Christopher Clinton Conway’s happy place was the old World Heritage Museum, where he split an office (always set at a chilly 63 degrees) with as unique a character as has ever graced campus.
“A 3,000-year-old Egyptian mummy that was kept in a cardboard sarcophagus next to my desk. Seriously,” says Conway, the Los Angeled-baed founder of the Philanthropic Counsel.
An ancient history major — “there were less than a half-dozen of us as undergrads,” Conway notes — he worked for three years in the eaves of Lincoln Hall, back before the World Heritage Museum moved into what’s now the Spurlock Museum.
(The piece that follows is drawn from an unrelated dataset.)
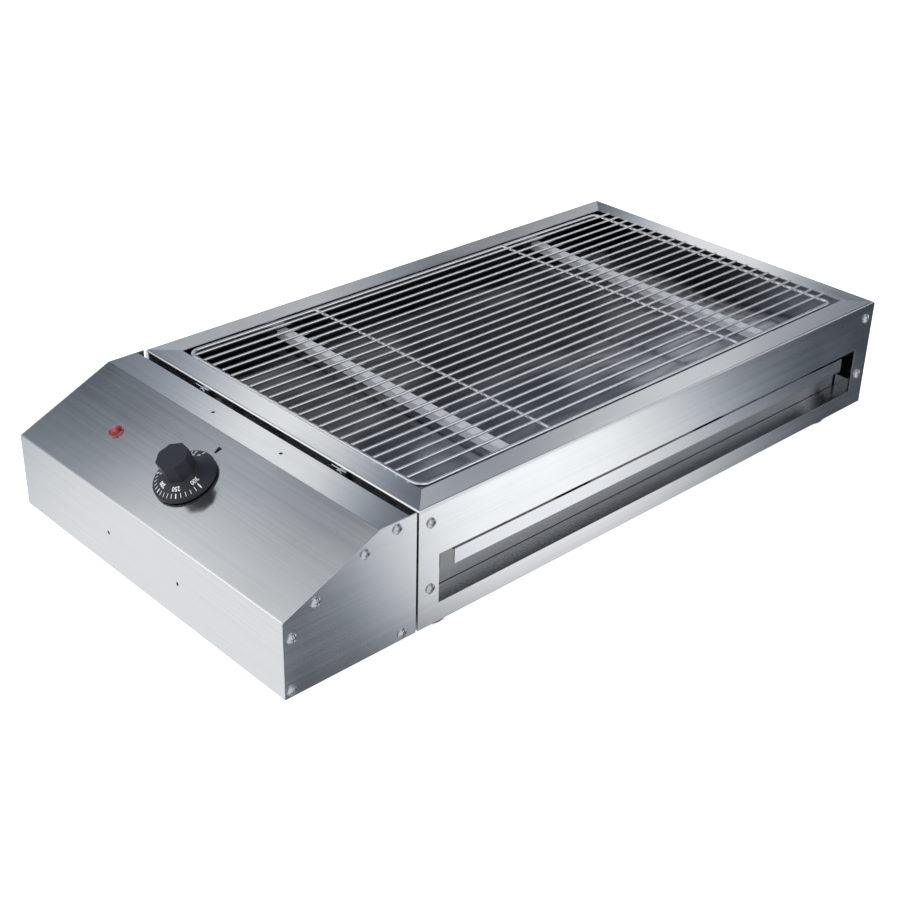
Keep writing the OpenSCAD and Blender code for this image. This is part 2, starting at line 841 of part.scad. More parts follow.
module foot_screws() {
    color(steel) in_body() foot_places() translate([0, 0, -foot_h]) foot_screw();
}

module foot_nuts() {
    color(steel) in_body() foot_places()
        translate([0, 0, sheet]) hex_nut(foot_nut_af, foot_nut_t, foot_screw_d + 2 * thread_play);
}

// Outline of the control box from the side, moved inwards, from the front face to x = back
function front_bend_z(inset) = box_front_h + inset * tan(slope_a) - inset / cos(slope_a);
function top_bend_x(inset) =
    (body_h - inset - box_front_h + inset / cos(slope_a)) / tan(slope_a);
function box_outline(inset, back, bottom) = [
    [inset, bottom], [inset, front_bend_z(inset)], [top_bend_x(inset), body_h - inset],
    [back, body_h - inset], [back, bottom]
];

// The same outline with its two bends rounded, each as a row of points round its centre
bend_steps = 8;
front_bend_c = [bend_r, box_front_h - bend_r * tan((90 - slope_a) / 2)];
top_bend_c = [slope_run + bend_r * tan(slope_a / 2), body_h - bend_r];
function bend_points(centre, r, start_a, end_a) = [
    for (i = [0 : bend_steps])
        let (a = start_a + i / bend_steps * (end_a - start_a)) centre + r * [cos(a), sin(a)]
];
function bent_outline(inset, back, bottom) = concat(
    [[inset, bottom]],
    bend_points(front_bend_c, bend_r - inset, 180, 90 + slope_a),
    bend_points(top_bend_c, bend_r - inset, 90 + slope_a, 90),
    [[back, body_h - inset], [back, bottom]]
);

// Places of the screws on a side plate: front, slope, top and base
function on_edge(share, inset) = [
    share * slope_l * cos(slope_a) + inset * sin(slope_a),
    box_front_h + share * slope_l * sin(slope_a) - inset * cos(slope_a)
];
box_screw_places = [
    [box_screw_edge, box_screw_edge],
    [cover_screw_edge, front_screw_share * box_front_h],
    on_edge(slope_screw_shares[0], cover_screw_edge),
    on_edge(slope_screw_shares[1], cover_screw_edge),
    [box_l - top_screw_inset, body_h - box_screw_edge],
    [box_l - base_screw_inset, box_screw_edge]
];

module side_holes() {
    for (p = box_screw_places)
        translate([p[0], 0, p[1]]) rotate([90, 0, 0])
            cylinder(d = screw_d + 2 * screw_play, h = body_w + 2 * overrun, center = true);
}

// Bent cover: front face, sloping panel and top, with a flange at each side for the screws
module control_cover() {
    cover_w = body_w - 2 * sheet;
    color(steel) difference() {
        in_box() difference() {
            union() {
                along_y(cover_w)
                    difference() {
                        polygon(bent_outline(0, cover_l, 0));
                        polygon(bent_outline(sheet, cover_l + overrun, -overrun));
                    }
                for (side = [0, 1]) mirror([0, side, 0])
                    translate([0, cover_w / 2 - sheet / 2, 0]) along_y(sheet)
                        difference() {
                            polygon(bent_outline(0, cover_l, sheet));
                            polygon(box_outline(cover_flange_w, cover_l + overrun, -overrun));
                        }
            }
            side_holes();
            for (side = [-1, 1]) {
                translate([-overrun, side * front_holes_pitch / 2, front_holes_z])
                    rod_x(0, 2 * overrun, spare_hole_d / 2);
                translate([box_l - top_holes_inset, side * top_holes_pitch / 2, body_h - overrun])
                    cylinder(d = spare_hole_d, h = 2 * overrun);
            }
        }
        on_slope(0) cylinder(d = neck_d + 2 * screw_play, h = 2 * overrun, center = true);
        on_slope(lamp_y) cylinder(d = lamp_stem_d + 2 * screw_play, h = 2 * overrun, center = true);
    }
}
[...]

“Over my tenure, my responsibilities gradually increased from giving tours of classical casts to cataloguing actual artifacts. The best part of this experience — which I still tell to this day — is that I spent an entire summer term working in a tiny windowless office, in a winter coat, cataloguing Avery Brundage’s Olympic memorabilia.
“The lack of sunlight and necessity for the winter coat” was due to his office mate, an experience he wouldn’t trade for anuything.
His other favorite stops back then: Chester Street on Saturday nights (“dancing on the speakers and drinking slow gin fizzes. I think the last one I ever drank was there in 1993”) and Cafe Royale of Urbana (“The forerunner to Starbuck’s in a fabulous Spanish Revival building”).